Database replication is nothing new; but typical database replication systems assume that you have a much higher outbound throughput than inbound. You may have a database with 2 million records, and if you add 1000 records per day, you’ll need those new records to propagate to the replication sets in your cluster – challenging, but a problem that has been solved a thousand times.

Video data is very different; its a constant torrent of data streaming into the system, and once in a while someone pulls out a few records to look at an incident. If the database uses the file system for its blocks, it’s almost trivial to provide replication. Just make sure the directory on the backup site looks identical to the one on the primary. This can be done with a simple rsync on Linux.

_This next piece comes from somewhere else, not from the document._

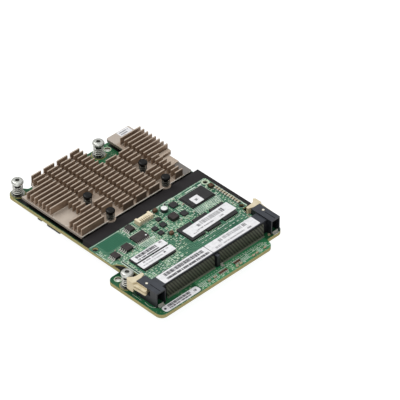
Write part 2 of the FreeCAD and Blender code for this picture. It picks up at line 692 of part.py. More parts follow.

Another option is to use theĀ Distributed Replicated Block Device (DRBD). This (Linux) tool allows you to create a drive that is mirrored 1:1 across a network. In other words, as files are written or changed, the exact same thing will happen on the backup drive. A Windows version appears to exist as well.

Surely, a better solution is to have the VMS be able to determine what files are most valuable, and push them to the remote site first. It might even chose to not mirror files that provide no value (zero motion files for example), or send a pruned version of the files to the backup system.

Depending on the sensitivity of the data, a customer might chose to extend/replicate their storage to the cloud. The problem here is that the upstream bandwidth is often limited, and thus in those cases a prioritization of the data is certainly needed.

Happy replicating…